Though Saudi Arabia has spent hundreds of millions of dollars in recent years to acquire a global sports presence — securing the rights to a Formula 1 grand prix, investing through its sovereign wealth fund in the English Premier League team Newcastle United and backing the breakaway LIV Golf tour — it remains a minor, if regular, presence on the World Cup stage.
Soccer, though, is a point of pride. Saudi Arabia’s domestic soccer culture is passionate and organic, and its best club teams, some of the strongest in Asia, attract considerable crowds and carry devoted, and noisy, followings.
The number of fans in attendance in Lusail reflected that. The Saudi authorities have eased overland travel restrictions to allow fans to attend the World Cup, and the country’s tourism minister said before the tournament that there would be 240 flights a week between the kingdom and Qatar, as opposed to the more usual six.
Ibrahim al-Kassim, the secretary general of the Saudi soccer federation, had promised that the country would send enough fans “to exceed half of the capacity of the stadium in each match.”
Not all of them, though, were particularly familiar with the team they were watching. “I don’t really watch Saudi soccer,” said Ali Al Jubar, a fan who had made the two-hour journey from the border by bus. His interest, he said, is generally in European teams, particularly Manchester City and Liverpool. “But this is the biggest result for Saudi Arabia,” he said.
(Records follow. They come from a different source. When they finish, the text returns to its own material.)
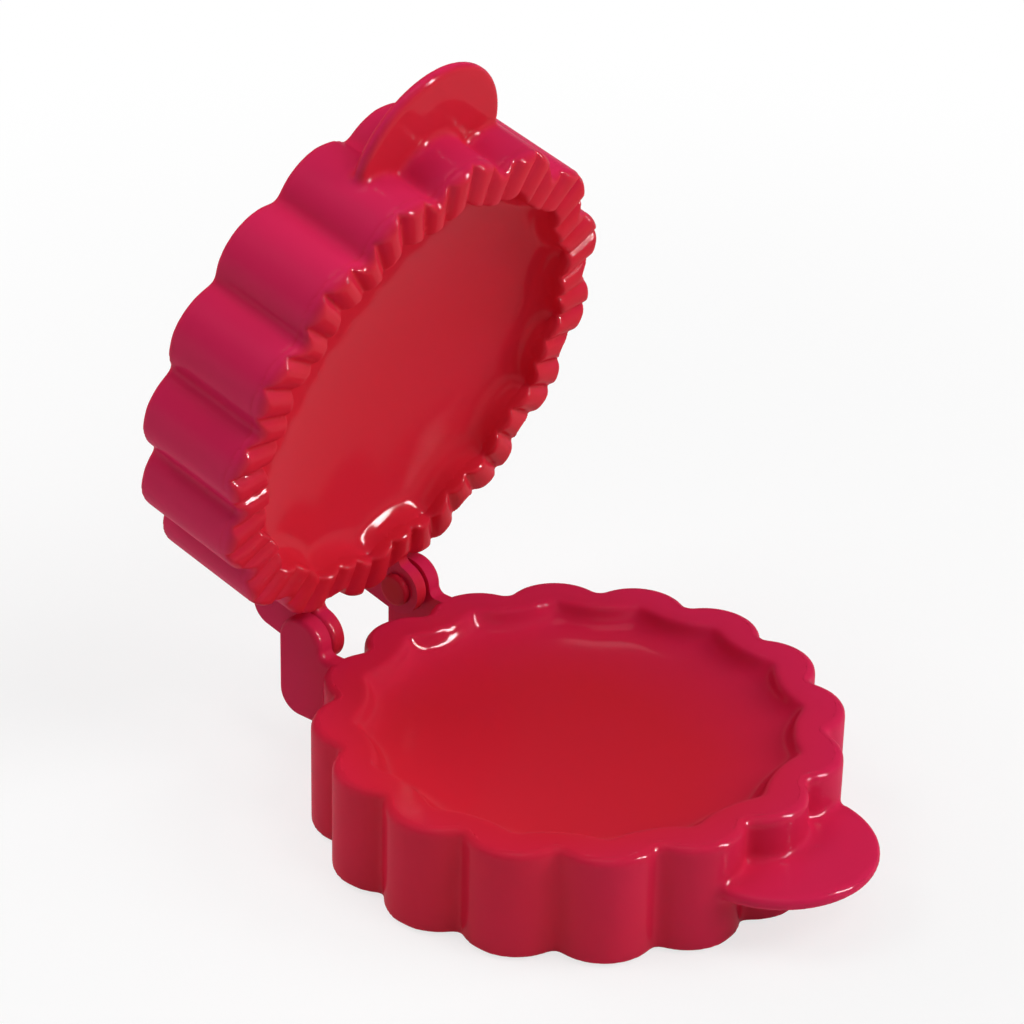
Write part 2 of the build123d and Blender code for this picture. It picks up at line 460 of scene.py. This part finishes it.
def makeWorld():
    world = bpy.context.scene.world or bpy.data.worlds.new("studio")
    bpy.context.scene.world = world
    world.use_nodes = True
    tree = world.node_tree
    tree.nodes.clear()
    direction = addNode(tree, "ShaderNodeTexCoord")
    height = addNode(tree, "ShaderNodeSeparateXYZ")
    wire(tree, direction.outputs["Generated"], height.inputs[0])
    walls = addNode(tree, "ShaderNodeMapRange", interpolation_type="SMOOTHSTEP")
    ceilingFoot, ceilingTop = studio["ceilingStart"]
    walls.inputs["From Min"].default_value = ceilingFoot
    walls.inputs["From Max"].default_value = ceilingTop
    walls.inputs["To Min"].default_value = studio["backgroundStrength"]
    walls.inputs["To Max"].default_value = studio["ceilingStrength"]
    wire(tree, height.outputs["Z"], walls.inputs["Value"])
    strength = addNode(tree, "ShaderNodeMapRange")
    strength.inputs["To Min"].default_value = studio["worldStrength"]
    wire(tree, walls.outputs[0], strength.inputs["To Max"])
    wire(tree, makeSeenMask(tree), strength.inputs["Value"])
    background = addNode(tree, "ShaderNodeBackground")
    wire(tree, strength.outputs[0], background.inputs["Strength"])
    out = addNode(tree, "ShaderNodeOutputWorld")
    wire(tree, background.outputs[0], out.inputs["Surface"])


# place is the angle from +X, the height angle and the distance from the aim; the gloss lamps only
# draw the bright lines in the plastic's skin, and the others set the level of light
lamps = {
    "key": {"place": (308, 28, 0.9), "size": 0.50, "power": 3.8, "matteOnly": True},
    "keyHigh": {"place": (272, 55, 0.9), "size": 0.40, "power": 2.2, "matteOnly": True},
    "sparkle": {"place": (299, 30, 0.9), "size": 0.11, "height": 0.60, "power": 30.0,
                "glossOnly": True},
    "back": {"place": (95, 38, 0.9), "size": 0.50, "power": 3.0, "matteOnly": True},
    "window": {"place": (39, 45, 0.9), "size": 0.05, "power": 0.03, "glossOnly": True},
    "left": {"place": (138, 55, 0.9), "size": 0.36, "power": 1.6, "matteOnly": True},
    "overhead": {"place": (0, 90, 0.9), "size": 0.40, "power": 0.9},
    "front": {"place": (225, 40, 0.9), "size": 0.40, "power": 0.4},
}
lampAim = (0, 0, 0.05)


def makeLamps():
    for name, lamp in lamps.items():
        data = bpy.data.lights.new(name, "AREA")
        data.shape = "RECTANGLE"
        data.size = lamp["size"]
        data.size_y = lamp.get("height", lamp["size"])
        data.energy = lamp["power"]
        light = bpy.data.objects.new(name, data)
        bpy.context.scene.collection.objects.link(light)
        turn, height, distance = lamp["place"]
        around = Matrix.Rotation(math.radians(turn), 3, "Z")
        upward = Matrix.Rotation(-math.radians(height), 3, "Y")
        place = Vector(lampAim) + around @ upward @ Vector((distance, 0, 0))
        light.matrix_world = aimFrom(place, lampAim)
        light.visible_diffuse = not lamp.get("glossOnly", False)
        light.visible_glossy = not lamp.get("matteOnly", False)


makeCamera()
makeFloor()
makeWorld()
makeLamps()
bpy.context.scene.view_settings.view_transform = "Standard"
print("studio ready")
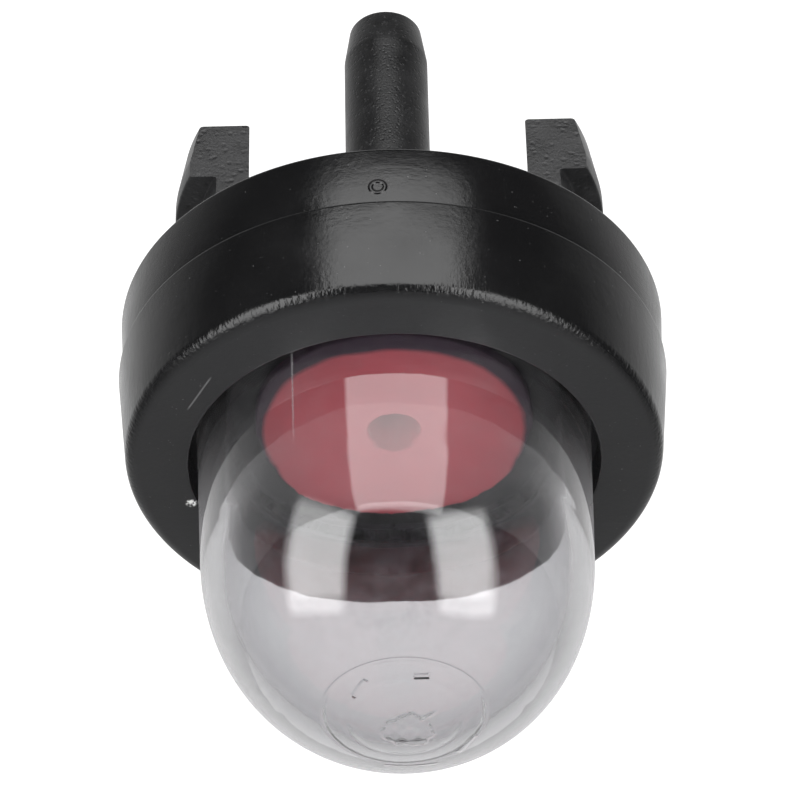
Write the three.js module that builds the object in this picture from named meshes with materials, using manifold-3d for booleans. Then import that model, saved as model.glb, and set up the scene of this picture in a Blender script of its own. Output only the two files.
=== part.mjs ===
// Snap-in fuel primer bulb: clear dome, black retaining ring, black base with two snap hooks and two hose nipples.
// Millimetres. +Z runs along the dome's axis, out of the panel towards the dome's tip.
// The origin is on that axis, in the plane where the base's rim seats on the panel.
import * as THREE from 'three';
import { mergeVertices } from 'three/addons/utils/BufferGeometryUtils.js';
import Module from 'manifold-3d';

const wasm = await Module();
wasm.setup();

// Clear dome and its clamped flange
const domeRadius = 7.8;          // outside, where the dome leaves its flange
const domeDraft = 0.18;          // how much narrower it is at the cap's equator
const domeStraight = 5.8;        // flange to the cap's equator
const capHeight = 8.55;          // equator to the tip
const capFullness = 2.15;        // exponent of the cap's curve; 2 would be an ellipse
const bulbWall = 0.95;
const tipWall = 1.3;
const flangeWidth = 1.63;
const flangeThickness = 0.8;
const gateRadius = 1.0;          // round moulding mark on the tip
const gateHeight = 0.06;

// Retaining ring
const domeGap = 0.3;             // dome to the ring's opening
const lipThickness = 1.5;
const ringHeight = 4.3;          // seam to the front face
const ringWall = 1.42;           // at the seam
const ringDraft = 0.4;           // how much narrower the ring is at its front corner
const ringCorner = 0.6;
const seamChamfer = 0.12;
const openingChamfer = 0.12;

// Base: rim, spigot inside the ring, and the valve chamber
const rimStep = 0.12;            // rim is this much smaller than the ring
const rimHeight = 2.75;
const rimEdge = 0.25;            // small chamfer on the rim's back corner
const spigotWall = 1.6;
const floorThickness = 1.2;
const ledgeWidth = 0.7;          // carries the valve plate
const chamberWall = 0.7;

// Snap hooks
const seatWidth = 2.96;          // flat of the rim outside the hooks
const hookThickness = 1.15;
const hookWidth = 7.3;
const panelGrip = 5.4;           // seat to the barb's ledge
const barbReach = 0.98;
const barbLand = 0.8;
const barbRamp = 2.0;
const barbLead = 0.34;           // how much the ramp draws in towards the hook's end

// Hose nipples
const nippleRadius = 1.72;
const nippleBore = 0.85;
const nippleOffset = 4.0;        // from the dome's axis
const returnLength = 12.9;
const suctionLength = 8.8;
const nippleTaperLength = 1.8;
const nippleTaper = 0.25;
const nippleTipChamfer = 0.25;

// Valve plate and valve
const plateThickness = 1.2;
const portCount = 5;
const portRadius = 0.6;
const portInset = 1.7;           // in from the valve disc's edge
const portSpread = 200;          // degrees that the ports span, centred on the suction side
const valveMargin = 1.15;        // valve disc to the dome's inner wall
const valveEdge = 0.45;          // thickness of the disc's edge
const valveCrown = 0.2;          // rise from the edge to the middle
const valveRound = 0.12;
const valveBore = 1.05;
const stemWall = 0.5;
const beadStep = 0.35;
const beadHeight = 0.5;
const lipSpread = 0.5;           // thickness of the closed duckbill lips
const duckbillClearance = 0.6;
const chamberGap = 0.3;          // retaining bead to the chamber's wall

// Assembly clearances between round faces
const flangeGap = 0.12;
const spigotGap = 0.08;
const plateGap = 0.06;
const stemGap = 0.05;

// Facets of the round pieces
const wideSides = 60;
const smallSides = 32;
const portSides = 16;
const capSteps = 9;
const cornerSteps = 4;

// How far a cutting body runs past the face that it cuts
const overcut = 1;

// Radii that follow
const flangeRadius = domeRadius + flangeWidth;
const openingRadius = domeRadius + domeGap;
const ringInner = flangeRadius + flangeGap;
const ringRadius = ringInner + ringWall;
const rimRadius = ringRadius - rimStep;
const spigotRadius = ringInner - spigotGap;
const spigotInner = spigotRadius - spigotWall;
const plateRadius = spigotInner - plateGap;
const cavityRadius = plateRadius - ledgeWidth;
const hookStemRadius = rimRadius - seatWidth;
const domeInner = domeRadius - bulbWall;
const valveRadius = domeInner - valveMargin;
const valveStem = valveBore + stemWall;
const beadRadius = valveStem + beadStep;
const chamberHalf = beadRadius + chamberGap;
const portCircle = valveRadius - portInset;

// Heights that follow, from the seat
const frontZ = rimHeight + ringHeight;
const lipZ = frontZ - lipThickness;
const deckZ = lipZ - flangeThickness;
const plateZ = deckZ - plateThickness;
const equatorZ = lipZ + domeStraight;
const capRadius = domeRadius - domeDraft;
const capInner = capRadius - bulbWall;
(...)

The significance of the victory — the greatest in Saudi history and likely to be remembered as one of the most startling results the World Cup has seen — could be gauged by the response. As well as Saudi fans sharing memes of Messi as a roasted goat — a play on his (contested) status as soccer’s Greatest Of All Time — the official media of the Two Holy Mosques, Haramain Sharifain, posted a message on Twitter with the country’s flag and a green heart.
Amid all the euphoria, Hervé Renard, the team’s well-traveled French coach, was doing his best to remain calm.